> Exercise: Below this line is a set of entries; quote exactly the lines from the line that contains "make_boards(m)" to the line that contains "obj.data = obj.data.copy()", both lines included.

> Dataset excerpts:
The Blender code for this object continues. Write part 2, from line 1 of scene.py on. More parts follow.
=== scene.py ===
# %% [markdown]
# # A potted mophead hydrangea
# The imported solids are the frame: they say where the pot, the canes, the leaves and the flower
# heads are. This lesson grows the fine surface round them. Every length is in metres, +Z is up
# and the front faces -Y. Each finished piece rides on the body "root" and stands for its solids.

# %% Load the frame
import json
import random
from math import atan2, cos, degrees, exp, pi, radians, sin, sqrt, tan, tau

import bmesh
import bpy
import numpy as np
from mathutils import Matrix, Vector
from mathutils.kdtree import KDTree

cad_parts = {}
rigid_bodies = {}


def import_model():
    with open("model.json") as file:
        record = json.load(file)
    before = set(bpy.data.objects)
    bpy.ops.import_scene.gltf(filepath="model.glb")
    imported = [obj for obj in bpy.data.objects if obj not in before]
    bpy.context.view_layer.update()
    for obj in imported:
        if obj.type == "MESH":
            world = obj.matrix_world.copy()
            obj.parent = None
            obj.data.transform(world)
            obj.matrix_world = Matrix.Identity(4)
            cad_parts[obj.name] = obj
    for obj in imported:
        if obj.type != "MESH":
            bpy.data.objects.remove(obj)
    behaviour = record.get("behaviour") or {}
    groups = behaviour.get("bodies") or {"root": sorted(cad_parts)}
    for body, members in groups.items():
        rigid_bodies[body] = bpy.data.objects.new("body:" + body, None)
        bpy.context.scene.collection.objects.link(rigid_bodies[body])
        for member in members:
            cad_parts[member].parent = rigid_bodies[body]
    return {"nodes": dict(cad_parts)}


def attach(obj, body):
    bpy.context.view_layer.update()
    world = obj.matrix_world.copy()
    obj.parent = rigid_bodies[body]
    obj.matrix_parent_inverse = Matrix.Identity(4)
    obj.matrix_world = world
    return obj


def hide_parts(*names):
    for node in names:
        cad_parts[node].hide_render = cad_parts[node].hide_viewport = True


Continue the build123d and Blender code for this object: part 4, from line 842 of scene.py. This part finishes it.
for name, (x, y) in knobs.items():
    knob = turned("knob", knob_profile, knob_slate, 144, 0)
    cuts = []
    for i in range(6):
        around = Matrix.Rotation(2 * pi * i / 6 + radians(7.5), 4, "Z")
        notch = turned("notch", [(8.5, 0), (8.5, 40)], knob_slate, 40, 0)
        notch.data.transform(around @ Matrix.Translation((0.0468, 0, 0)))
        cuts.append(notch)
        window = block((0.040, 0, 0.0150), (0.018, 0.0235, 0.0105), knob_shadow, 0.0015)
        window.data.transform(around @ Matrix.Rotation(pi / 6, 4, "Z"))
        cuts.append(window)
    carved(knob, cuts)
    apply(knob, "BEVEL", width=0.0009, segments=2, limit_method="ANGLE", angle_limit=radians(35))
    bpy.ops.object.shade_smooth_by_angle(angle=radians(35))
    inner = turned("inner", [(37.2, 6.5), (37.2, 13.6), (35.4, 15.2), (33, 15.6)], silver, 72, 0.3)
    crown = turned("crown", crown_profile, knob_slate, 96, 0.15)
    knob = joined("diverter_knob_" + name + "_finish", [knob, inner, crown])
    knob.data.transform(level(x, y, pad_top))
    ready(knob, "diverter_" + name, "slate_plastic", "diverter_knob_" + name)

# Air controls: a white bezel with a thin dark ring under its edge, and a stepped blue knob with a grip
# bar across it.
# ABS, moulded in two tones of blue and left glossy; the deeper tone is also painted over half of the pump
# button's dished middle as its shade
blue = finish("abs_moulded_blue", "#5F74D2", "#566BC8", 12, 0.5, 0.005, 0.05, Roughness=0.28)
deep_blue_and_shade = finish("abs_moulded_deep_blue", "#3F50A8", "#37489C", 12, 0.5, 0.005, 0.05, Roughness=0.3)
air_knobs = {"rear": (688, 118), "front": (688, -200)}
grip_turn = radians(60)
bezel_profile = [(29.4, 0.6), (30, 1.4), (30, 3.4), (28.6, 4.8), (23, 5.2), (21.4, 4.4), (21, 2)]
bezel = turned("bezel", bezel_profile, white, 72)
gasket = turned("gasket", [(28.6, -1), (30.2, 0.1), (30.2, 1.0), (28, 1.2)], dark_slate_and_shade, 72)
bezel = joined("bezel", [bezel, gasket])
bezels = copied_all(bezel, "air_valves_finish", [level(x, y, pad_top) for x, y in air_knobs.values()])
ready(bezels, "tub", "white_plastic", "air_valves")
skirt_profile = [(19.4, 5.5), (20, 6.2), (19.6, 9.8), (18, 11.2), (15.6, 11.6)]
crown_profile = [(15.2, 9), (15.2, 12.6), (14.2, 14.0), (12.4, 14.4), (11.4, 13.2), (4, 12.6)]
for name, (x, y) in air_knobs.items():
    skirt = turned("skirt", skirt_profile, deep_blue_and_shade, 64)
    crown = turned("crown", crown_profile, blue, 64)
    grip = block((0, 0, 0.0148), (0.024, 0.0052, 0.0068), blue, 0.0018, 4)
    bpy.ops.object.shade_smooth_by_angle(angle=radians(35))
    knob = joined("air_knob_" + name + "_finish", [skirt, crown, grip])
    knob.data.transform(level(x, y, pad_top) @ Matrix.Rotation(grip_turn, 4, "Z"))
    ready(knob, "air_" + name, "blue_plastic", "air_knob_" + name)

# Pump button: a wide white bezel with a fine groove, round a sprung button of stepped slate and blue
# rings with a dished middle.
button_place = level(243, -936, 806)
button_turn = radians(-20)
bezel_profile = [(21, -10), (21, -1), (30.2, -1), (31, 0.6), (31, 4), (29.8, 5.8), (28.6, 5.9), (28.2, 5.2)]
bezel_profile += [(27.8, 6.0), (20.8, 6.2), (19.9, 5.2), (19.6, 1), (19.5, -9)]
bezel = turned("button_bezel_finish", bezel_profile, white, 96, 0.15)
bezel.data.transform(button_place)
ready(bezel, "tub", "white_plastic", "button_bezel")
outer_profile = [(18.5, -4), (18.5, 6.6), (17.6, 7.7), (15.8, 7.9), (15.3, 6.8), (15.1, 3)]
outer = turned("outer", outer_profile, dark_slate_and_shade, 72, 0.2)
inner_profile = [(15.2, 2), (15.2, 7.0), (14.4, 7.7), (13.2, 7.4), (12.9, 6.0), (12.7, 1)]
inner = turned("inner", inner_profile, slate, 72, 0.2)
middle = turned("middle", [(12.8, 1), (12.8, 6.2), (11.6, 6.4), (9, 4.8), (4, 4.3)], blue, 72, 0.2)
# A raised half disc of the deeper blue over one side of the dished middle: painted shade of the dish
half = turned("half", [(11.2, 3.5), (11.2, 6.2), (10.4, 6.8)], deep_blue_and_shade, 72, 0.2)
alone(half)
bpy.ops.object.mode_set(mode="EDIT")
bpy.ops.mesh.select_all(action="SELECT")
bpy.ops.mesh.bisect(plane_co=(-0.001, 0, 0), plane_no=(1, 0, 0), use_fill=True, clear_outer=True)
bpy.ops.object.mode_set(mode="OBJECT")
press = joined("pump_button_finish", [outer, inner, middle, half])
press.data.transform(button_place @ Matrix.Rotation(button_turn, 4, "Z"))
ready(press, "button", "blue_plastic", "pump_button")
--
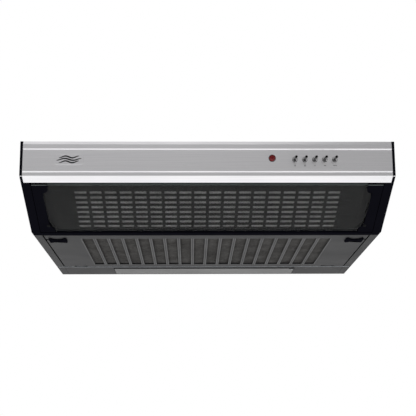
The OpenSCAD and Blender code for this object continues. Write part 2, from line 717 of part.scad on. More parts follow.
--
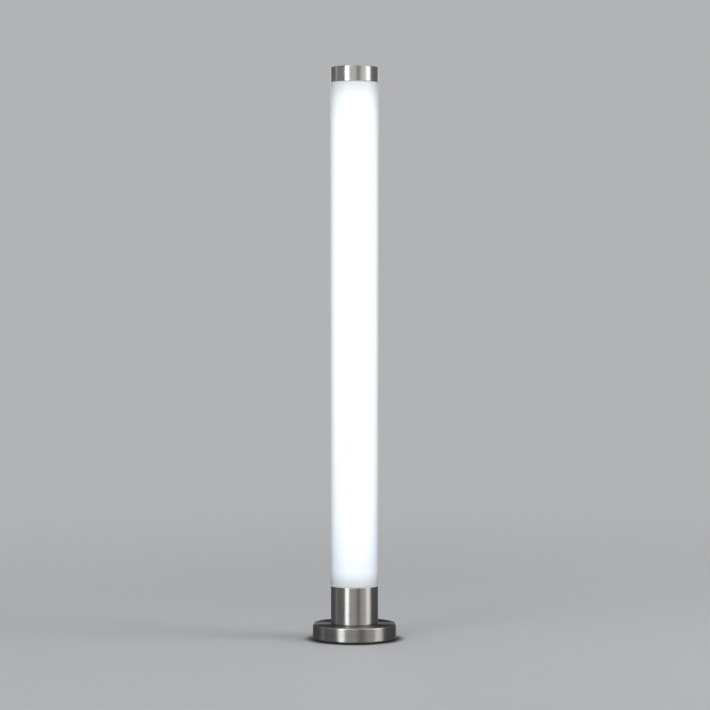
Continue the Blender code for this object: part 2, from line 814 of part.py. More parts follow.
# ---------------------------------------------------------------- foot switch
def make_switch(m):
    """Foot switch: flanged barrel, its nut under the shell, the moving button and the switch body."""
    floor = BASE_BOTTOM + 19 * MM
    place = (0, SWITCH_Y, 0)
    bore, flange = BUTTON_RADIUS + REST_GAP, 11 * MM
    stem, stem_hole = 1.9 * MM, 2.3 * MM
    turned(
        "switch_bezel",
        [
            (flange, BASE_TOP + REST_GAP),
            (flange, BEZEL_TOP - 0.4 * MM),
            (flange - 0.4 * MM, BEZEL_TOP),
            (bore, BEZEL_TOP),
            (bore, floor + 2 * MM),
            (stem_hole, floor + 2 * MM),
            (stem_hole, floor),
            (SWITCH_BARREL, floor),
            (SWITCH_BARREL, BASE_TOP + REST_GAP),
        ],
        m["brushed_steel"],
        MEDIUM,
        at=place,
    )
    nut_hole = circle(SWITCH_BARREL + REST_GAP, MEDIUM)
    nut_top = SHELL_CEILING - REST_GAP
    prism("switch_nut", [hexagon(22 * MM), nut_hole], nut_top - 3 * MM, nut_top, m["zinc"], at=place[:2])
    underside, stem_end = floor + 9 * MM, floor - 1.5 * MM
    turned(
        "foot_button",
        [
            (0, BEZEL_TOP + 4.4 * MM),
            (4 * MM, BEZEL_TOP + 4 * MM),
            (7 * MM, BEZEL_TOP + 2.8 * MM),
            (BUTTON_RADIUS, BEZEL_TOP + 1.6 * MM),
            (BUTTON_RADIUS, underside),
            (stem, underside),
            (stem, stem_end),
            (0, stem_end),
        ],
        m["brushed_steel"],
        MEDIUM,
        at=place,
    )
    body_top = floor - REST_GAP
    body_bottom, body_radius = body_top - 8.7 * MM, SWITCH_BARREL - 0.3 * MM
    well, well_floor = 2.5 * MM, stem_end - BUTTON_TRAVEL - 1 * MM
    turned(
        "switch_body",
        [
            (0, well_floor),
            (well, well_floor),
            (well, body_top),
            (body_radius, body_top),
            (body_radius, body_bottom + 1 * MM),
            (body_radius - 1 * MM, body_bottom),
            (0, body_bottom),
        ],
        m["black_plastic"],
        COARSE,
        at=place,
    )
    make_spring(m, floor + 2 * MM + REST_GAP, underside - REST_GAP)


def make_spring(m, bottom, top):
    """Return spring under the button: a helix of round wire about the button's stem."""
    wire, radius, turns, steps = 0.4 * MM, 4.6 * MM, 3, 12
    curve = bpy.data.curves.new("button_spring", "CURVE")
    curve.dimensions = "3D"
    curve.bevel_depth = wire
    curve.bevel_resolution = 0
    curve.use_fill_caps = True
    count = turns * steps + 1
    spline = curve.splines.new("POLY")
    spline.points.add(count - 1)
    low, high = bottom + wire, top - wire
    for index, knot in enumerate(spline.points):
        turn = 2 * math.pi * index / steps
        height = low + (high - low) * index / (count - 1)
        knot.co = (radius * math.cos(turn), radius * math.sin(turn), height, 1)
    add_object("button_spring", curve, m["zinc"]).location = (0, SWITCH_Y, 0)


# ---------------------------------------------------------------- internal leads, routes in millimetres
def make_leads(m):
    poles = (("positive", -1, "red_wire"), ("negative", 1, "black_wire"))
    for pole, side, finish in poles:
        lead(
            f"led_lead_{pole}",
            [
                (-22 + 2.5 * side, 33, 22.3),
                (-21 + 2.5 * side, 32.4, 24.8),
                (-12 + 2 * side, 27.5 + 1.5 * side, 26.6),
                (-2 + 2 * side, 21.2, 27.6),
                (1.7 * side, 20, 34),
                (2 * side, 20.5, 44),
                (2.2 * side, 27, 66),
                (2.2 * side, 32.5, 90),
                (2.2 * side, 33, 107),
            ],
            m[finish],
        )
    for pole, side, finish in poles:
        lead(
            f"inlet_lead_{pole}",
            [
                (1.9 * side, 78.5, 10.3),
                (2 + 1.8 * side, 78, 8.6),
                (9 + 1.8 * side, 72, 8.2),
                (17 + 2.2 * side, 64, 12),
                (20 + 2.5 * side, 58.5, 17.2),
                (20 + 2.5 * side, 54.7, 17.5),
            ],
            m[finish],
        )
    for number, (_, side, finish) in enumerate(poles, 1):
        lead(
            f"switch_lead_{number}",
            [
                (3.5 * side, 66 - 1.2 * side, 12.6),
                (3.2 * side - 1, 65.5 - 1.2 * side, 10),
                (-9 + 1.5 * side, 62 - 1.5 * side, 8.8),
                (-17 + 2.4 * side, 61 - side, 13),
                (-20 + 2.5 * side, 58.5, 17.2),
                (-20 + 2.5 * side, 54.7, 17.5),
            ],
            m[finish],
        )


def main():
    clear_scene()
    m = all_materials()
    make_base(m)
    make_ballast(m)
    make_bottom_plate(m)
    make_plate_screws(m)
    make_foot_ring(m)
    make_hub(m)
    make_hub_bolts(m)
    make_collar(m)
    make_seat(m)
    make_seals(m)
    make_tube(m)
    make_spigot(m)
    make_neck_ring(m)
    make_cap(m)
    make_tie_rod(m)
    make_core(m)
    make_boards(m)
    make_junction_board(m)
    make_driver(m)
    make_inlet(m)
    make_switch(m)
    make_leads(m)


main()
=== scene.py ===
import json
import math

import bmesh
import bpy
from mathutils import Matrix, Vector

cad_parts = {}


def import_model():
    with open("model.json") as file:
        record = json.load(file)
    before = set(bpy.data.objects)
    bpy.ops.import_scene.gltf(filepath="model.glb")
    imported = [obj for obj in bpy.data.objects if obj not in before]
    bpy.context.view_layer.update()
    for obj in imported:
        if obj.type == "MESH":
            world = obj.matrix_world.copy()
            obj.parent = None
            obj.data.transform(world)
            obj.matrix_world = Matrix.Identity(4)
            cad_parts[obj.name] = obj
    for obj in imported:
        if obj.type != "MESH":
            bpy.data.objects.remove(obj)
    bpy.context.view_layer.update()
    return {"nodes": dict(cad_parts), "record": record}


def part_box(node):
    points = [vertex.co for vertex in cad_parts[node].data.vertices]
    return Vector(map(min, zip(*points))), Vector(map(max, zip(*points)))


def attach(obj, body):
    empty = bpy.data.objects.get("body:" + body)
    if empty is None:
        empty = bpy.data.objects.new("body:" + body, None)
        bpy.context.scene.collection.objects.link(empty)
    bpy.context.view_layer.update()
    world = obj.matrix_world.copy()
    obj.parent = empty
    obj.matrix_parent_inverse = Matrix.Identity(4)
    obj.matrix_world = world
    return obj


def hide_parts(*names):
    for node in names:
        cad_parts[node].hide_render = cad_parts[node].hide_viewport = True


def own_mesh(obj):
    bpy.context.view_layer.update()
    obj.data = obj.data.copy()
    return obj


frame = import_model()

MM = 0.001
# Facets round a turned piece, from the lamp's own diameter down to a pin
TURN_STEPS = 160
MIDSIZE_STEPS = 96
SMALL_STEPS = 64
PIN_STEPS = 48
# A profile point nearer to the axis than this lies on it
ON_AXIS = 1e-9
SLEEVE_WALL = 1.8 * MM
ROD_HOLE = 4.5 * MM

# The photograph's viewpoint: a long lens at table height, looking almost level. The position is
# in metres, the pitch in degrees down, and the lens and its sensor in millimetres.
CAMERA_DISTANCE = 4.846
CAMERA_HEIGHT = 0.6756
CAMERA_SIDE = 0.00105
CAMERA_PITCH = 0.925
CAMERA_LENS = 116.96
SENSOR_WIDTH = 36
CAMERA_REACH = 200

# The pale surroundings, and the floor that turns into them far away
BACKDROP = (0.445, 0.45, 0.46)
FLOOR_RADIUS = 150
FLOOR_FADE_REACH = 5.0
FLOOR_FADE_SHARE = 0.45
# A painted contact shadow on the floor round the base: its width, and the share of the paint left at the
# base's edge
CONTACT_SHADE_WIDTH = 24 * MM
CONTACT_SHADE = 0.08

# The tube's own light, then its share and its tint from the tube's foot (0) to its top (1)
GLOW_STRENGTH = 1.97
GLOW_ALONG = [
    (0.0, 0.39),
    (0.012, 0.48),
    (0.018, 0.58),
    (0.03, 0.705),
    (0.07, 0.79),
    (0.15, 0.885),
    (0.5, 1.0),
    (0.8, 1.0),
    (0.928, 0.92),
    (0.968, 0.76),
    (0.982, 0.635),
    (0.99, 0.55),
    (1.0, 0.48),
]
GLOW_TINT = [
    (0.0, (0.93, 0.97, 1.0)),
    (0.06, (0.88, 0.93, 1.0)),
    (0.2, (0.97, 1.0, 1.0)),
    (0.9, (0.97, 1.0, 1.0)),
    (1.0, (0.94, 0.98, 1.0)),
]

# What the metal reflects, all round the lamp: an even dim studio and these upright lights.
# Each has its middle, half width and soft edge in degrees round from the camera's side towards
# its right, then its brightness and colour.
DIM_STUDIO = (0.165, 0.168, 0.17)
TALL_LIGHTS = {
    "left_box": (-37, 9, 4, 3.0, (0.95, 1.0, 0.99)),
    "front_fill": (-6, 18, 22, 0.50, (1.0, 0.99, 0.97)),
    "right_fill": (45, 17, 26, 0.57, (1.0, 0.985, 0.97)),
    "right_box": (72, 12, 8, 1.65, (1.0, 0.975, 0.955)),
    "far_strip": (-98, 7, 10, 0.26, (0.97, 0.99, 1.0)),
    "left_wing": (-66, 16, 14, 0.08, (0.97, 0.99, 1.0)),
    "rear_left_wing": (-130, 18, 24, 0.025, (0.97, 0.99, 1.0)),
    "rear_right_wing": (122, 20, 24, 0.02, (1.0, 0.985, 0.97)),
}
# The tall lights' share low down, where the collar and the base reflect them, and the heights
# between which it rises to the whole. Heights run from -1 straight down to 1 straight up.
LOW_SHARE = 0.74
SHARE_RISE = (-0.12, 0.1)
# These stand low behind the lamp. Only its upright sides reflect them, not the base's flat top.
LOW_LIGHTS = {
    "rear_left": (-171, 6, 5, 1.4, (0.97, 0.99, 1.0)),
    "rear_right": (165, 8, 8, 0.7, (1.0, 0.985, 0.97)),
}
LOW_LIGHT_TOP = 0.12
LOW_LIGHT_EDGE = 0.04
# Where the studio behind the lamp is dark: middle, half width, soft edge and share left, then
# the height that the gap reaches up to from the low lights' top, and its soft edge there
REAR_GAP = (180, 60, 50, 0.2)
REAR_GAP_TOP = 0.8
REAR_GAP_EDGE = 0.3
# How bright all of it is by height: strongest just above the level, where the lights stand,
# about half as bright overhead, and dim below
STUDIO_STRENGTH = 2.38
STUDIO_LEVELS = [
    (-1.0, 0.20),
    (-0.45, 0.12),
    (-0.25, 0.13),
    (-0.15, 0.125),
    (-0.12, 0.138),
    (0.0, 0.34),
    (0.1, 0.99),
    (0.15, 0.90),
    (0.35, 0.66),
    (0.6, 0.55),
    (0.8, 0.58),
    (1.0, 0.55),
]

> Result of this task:
    make_boards(m)
    make_junction_board(m)
    make_driver(m)
    make_inlet(m)
    make_switch(m)
    make_leads(m)


main()
=== scene.py ===
import json
import math

import bmesh
import bpy
from mathutils import Matrix, Vector

cad_parts = {}


def import_model():
    with open("model.json") as file:
        record = json.load(file)
    before = set(bpy.data.objects)
    bpy.ops.import_scene.gltf(filepath="model.glb")
    imported = [obj for obj in bpy.data.objects if obj not in before]
    bpy.context.view_layer.update()
    for obj in imported:
        if obj.type == "MESH":
            world = obj.matrix_world.copy()
            obj.parent = None
            obj.data.transform(world)
            obj.matrix_world = Matrix.Identity(4)
            cad_parts[obj.name] = obj
    for obj in imported:
        if obj.type != "MESH":
            bpy.data.objects.remove(obj)
    bpy.context.view_layer.update()
    return {"nodes": dict(cad_parts), "record": record}


def part_box(node):
    points = [vertex.co for vertex in cad_parts[node].data.vertices]
    return Vector(map(min, zip(*points))), Vector(map(max, zip(*points)))


def attach(obj, body):
    empty = bpy.data.objects.get("body:" + body)
    if empty is None:
        empty = bpy.data.objects.new("body:" + body, None)
        bpy.context.scene.collection.objects.link(empty)
    bpy.context.view_layer.update()
    world = obj.matrix_world.copy()
    obj.parent = empty
    obj.matrix_parent_inverse = Matrix.Identity(4)
    obj.matrix_world = world
    return obj


def hide_parts(*names):
    for node in names:
        cad_parts[node].hide_render = cad_parts[node].hide_viewport = True


def own_mesh(obj):
    bpy.context.view_layer.update()
    obj.data = obj.data.copy()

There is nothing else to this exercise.